The loss for the Cyclones dropped the Big 12 to 3-3 in its bowls and improved Conference USA to 4-1 for the second consecutive season.
Let's get to some instant analysis.
It was over when: Tulsa capitalized on an Iowa State turnover with a 1-yard touchdown from Alex Singleton with 1:50 to play in the third quarter. Iowa State scored 17 points in the first quarter (including an interception returned for a touchdown by Jeremy Reeves), but the offense was shut out over the final three quarters. With a double-digit lead and a running game that rolled over Iowa State for most of the game, there was no coming back for the Cyclones.
Game ball goes to: Tulsa running back Trey Watts. The son of Oklahoma quarterback great J.C. Watts, Trey had another big game against the Cyclones but got the win this time with 149 yards on 25 carries. He didn't score, but he did break the Golden Hurricane's longest play from scrimmage all day, a 48-yard run that set up a touchdown. He ran hard and gave the Iowa State defense fits when it tried to bring him down.
Stat of the game: Tulsa rushed for 320 yards and four touchdowns on 58 carries. That was the story. Iowa State looked outmanned and Tulsa simply looked like the better, more physical team. It proved it on both sides of the ball and in the trenches with a strong pass rush and a great performance from the offensive line. That's how you win games.
Second-guessing: Cleyon Laing's self-control.
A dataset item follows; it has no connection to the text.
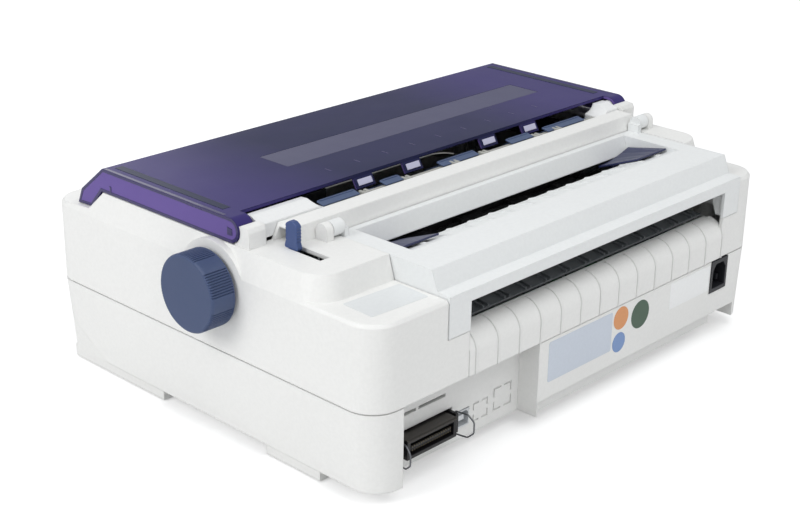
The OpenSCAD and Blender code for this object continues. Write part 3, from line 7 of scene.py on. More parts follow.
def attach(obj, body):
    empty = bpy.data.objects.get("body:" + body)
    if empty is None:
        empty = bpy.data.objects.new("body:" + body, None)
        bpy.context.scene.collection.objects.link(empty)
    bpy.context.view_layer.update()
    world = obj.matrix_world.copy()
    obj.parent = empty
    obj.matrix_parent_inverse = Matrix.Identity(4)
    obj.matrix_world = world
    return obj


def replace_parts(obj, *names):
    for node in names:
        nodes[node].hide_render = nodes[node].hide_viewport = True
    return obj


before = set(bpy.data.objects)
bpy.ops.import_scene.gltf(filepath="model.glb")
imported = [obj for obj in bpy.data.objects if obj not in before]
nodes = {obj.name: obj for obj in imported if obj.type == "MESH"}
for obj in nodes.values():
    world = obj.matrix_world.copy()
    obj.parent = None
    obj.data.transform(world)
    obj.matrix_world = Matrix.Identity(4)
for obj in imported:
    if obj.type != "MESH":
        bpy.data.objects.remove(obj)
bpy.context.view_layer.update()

scene = bpy.context.scene
mm = 0.001
shiftX, shiftY = -10.0, -155.025   # mm, from the middle of the case's front wall to the origin
print("frame loaded,", len(nodes), "nodes")


def place(x, y, z):
    # mm from the middle of the case's front wall, turned into metres of the frame
    return Vector(((x + shiftX) * mm, (y + shiftY) * mm, z * mm))


# camera, at the photograph's viewpoint: place in mm, angles in degrees, lens in pixels
cameraSetup = {
    "at": (729.5, 821.6, 459.6), "yaw": 226.732, "pitch": 22.278, "roll": 0.9255,
    "focalPx": 1533.22, "photoWidth": 800, "sensorWidth": 36.0, "clip": (0.02, 60),
}


def makeCamera(setup):
    yaw, pitch, roll = (math.radians(setup[k]) for k in ("yaw", "pitch", "roll"))
    level = math.cos(pitch)
    ahead = Vector((level * math.sin(yaw), level * math.cos(yaw), -math.sin(pitch)))
    right = ahead.cross(Vector((0, 0, 1))).normalized()
    up = right.cross(ahead)
    tiltRight = right * math.cos(roll) + up * math.sin(roll)
    tiltUp = up * math.cos(roll) - right * math.sin(roll)
    data = bpy.data.cameras.new("photoCamera")
    data.sensor_width = setup["sensorWidth"]
    data.lens = setup["focalPx"] / setup["photoWidth"] * setup["sensorWidth"]
    data.clip_start, data.clip_end = setup["clip"]
    cam = bpy.data.objects.new("photoCamera", data)
    scene.collection.objects.link(cam)
    at = place(*setup["at"])
    cam.matrix_world = Matrix((
        (tiltRight.x, tiltUp.x, -ahead.x, at.x),
        (tiltRight.y, tiltUp.y, -ahead.y, at.y),
        (tiltRight.z, tiltUp.z, -ahead.z, at.z),
        (0, 0, 0, 1),
    ))
    scene.camera = cam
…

The senior defensive lineman was flagged for a cheap shot late after Iowa State made a third-down stop deep in its own territory while trailing 21-17. Instead of settling for a field goal, Tulsa eventually scored a touchdown on the drive. Coach Paul Rhoads gave Laing a pretty intense lecture after he came to the sidelines, and it was deserved. Not only was it a cheap play, but it was one of the game's biggest plays -- and it never should have happened.
What Iowa State learned: It still has a quarterback problem on its hands, but the offense has other issues too. Sam Richardson showed some promise to close the season, but after a strong first quarter, including a 69-yard touchdown pass to tight end Ernst Brun Jr., he struggled to establish much of anything. Outside of that Brun touchdown, Richardson was just 9-of-20 for 60 yards and an interception. Iowa State didn't have a first down in the third quarter and Brun was benched for Steele Jantz, just as Jared Barnett was in last year's Pinstripe Bowl. Jantz never engineered a comeback, turning it over twice in his final game as a Cyclone. Look for a competitive spring at the position between Richardson, Barnett and Grant Rohach.
What Tulsa learned: It has yet another coach who can win big. Winning the C-USA title was plenty of evidence, but the bowl game provided even more. Todd Graham and Steve Kragthorpe helped build the Golden Hurricane into one of the best non-AQ programs in the nation, and second-year coach Bill Blankenship looks very capable of continuing that tradition after an 11-win season. That tied Graham's 2008 team for the most wins in school history.
It was a rainy afternoon in Memphis, Tenn., but Tulsa won this rematch with Iowa State in pretty convincing fashion. The Golden Hurricane flipped the script from the teams' first meeting of the season in September, when Tulsa raced to a 16-7 lead after one quarter before being dominated from that point on.